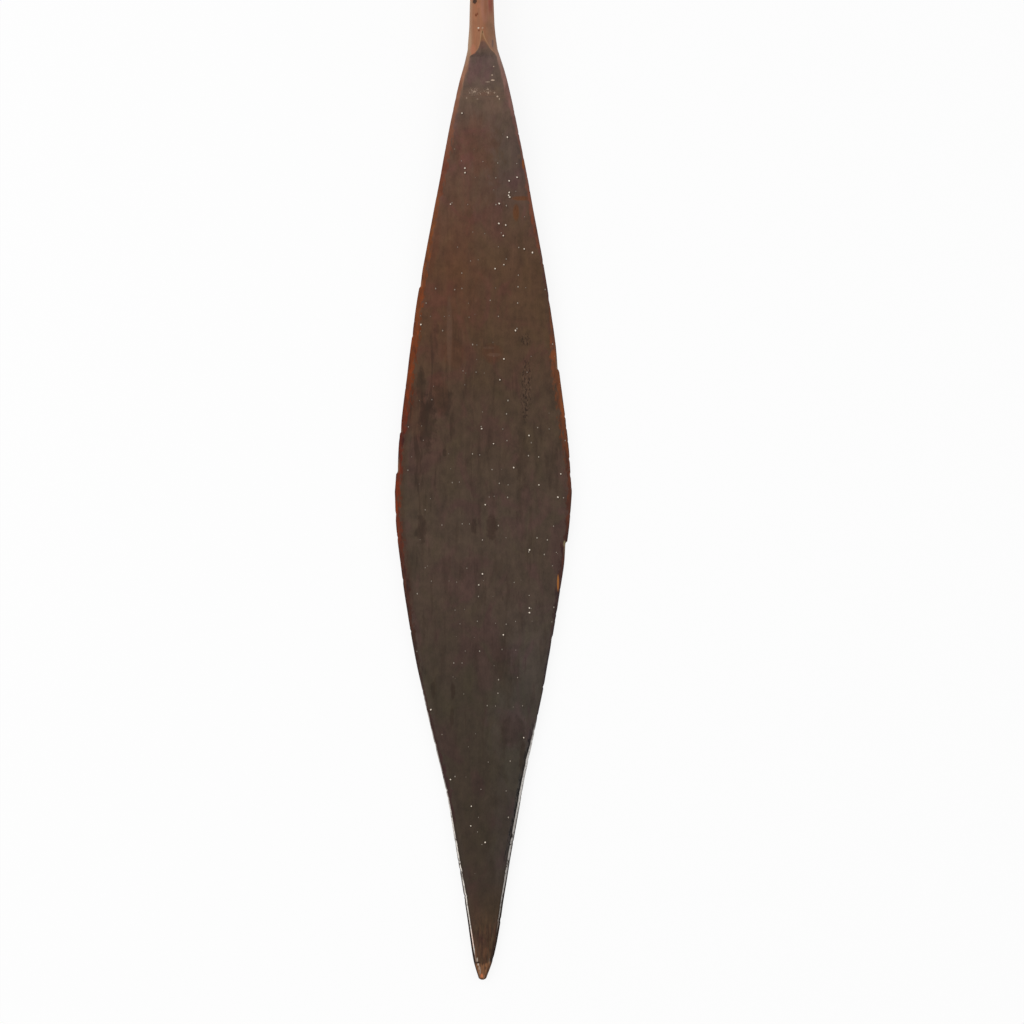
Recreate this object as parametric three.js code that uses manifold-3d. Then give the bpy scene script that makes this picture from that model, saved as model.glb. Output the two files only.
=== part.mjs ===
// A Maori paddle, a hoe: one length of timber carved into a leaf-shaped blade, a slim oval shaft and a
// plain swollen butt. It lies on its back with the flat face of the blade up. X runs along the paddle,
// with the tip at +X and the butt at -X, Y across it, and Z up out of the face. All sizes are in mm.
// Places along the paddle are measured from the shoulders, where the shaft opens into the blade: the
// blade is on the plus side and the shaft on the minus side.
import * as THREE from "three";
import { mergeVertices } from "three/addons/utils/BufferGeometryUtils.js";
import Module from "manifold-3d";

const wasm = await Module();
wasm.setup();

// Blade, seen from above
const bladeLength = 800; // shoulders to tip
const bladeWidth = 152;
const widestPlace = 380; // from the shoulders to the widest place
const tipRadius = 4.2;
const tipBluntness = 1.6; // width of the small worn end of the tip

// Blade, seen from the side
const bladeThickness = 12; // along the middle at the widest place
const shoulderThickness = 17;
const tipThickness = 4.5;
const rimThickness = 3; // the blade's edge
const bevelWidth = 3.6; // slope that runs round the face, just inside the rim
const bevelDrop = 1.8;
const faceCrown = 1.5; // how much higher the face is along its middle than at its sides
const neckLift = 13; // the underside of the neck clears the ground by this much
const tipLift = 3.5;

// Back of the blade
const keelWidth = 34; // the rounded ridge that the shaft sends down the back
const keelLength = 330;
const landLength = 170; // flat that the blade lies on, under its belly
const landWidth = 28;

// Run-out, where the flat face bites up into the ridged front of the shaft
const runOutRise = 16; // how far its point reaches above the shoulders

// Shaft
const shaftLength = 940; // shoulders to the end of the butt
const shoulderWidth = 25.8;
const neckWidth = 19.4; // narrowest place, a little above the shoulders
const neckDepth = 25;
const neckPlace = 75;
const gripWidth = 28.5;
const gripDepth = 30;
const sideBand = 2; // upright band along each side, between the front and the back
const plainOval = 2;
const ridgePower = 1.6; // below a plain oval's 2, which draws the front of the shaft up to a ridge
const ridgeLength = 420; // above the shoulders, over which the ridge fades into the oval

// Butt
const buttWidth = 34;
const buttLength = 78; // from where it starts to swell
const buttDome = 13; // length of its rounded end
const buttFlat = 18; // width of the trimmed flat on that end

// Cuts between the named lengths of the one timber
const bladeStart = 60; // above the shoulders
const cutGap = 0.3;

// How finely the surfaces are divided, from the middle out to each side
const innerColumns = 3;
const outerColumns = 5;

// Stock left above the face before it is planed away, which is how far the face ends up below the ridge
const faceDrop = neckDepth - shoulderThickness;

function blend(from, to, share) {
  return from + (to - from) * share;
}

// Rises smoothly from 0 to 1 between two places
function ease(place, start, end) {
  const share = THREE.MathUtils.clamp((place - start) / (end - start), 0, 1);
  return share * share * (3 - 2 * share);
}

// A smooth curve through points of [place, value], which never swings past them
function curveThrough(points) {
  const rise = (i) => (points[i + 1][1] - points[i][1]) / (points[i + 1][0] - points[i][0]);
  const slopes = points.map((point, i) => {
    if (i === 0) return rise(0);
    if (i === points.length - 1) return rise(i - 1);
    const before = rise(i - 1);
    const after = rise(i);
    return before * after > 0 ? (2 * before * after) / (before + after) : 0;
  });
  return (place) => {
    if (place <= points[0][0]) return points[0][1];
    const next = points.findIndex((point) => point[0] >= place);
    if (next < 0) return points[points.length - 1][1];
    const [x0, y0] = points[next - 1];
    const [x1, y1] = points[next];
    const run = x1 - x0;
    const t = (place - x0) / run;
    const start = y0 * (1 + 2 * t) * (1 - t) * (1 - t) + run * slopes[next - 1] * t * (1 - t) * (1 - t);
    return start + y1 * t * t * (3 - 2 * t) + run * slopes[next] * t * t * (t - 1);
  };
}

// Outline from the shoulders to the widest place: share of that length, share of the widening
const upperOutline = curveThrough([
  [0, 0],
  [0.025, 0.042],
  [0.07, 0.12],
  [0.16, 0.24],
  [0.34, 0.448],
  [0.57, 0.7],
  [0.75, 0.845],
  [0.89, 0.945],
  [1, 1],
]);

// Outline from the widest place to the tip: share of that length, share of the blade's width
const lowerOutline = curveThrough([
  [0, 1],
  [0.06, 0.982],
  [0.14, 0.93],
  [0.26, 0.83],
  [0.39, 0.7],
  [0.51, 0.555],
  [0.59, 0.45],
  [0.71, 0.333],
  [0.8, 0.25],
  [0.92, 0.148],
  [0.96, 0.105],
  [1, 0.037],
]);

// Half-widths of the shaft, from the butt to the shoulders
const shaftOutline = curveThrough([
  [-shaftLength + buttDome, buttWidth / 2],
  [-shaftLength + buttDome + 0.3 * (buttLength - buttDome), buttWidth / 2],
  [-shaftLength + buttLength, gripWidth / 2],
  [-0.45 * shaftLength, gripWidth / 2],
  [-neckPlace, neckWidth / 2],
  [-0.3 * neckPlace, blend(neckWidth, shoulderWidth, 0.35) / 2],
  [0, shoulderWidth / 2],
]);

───

**Task goal:** Only the lines from the opening of the material through the line with "const tipBluntness = 1.6;" should be echoed, exactly as written.

**Correct output:**
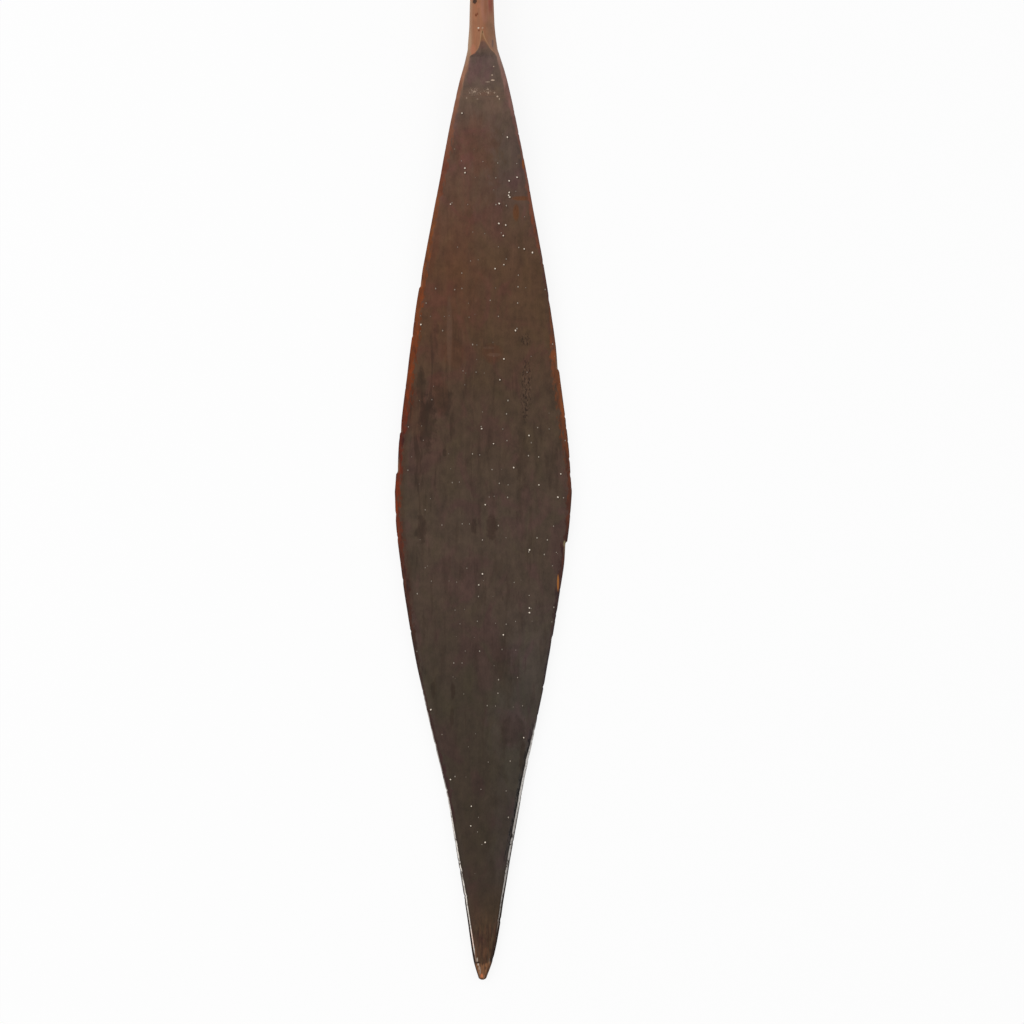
Recreate this object as parametric three.js code that uses manifold-3d. Then give the bpy scene script that makes this picture from that model, saved as model.glb. Output the two files only.
=== part.mjs ===
// A Maori paddle, a hoe: one length of timber carved into a leaf-shaped blade, a slim oval shaft and a
// plain swollen butt. It lies on its back with the flat face of the blade up. X runs along the paddle,
// with the tip at +X and the butt at -X, Y across it, and Z up out of the face. All sizes are in mm.
// Places along the paddle are measured from the shoulders, where the shaft opens into the blade: the
// blade is on the plus side and the shaft on the minus side.
import * as THREE from "three";
import { mergeVertices } from "three/addons/utils/BufferGeometryUtils.js";
import Module from "manifold-3d";

const wasm = await Module();
wasm.setup();

// Blade, seen from above
const bladeLength = 800; // shoulders to tip
const bladeWidth = 152;
const widestPlace = 380; // from the shoulders to the widest place
const tipRadius = 4.2;
const tipBluntness = 1.6; // width of the small worn end of the tip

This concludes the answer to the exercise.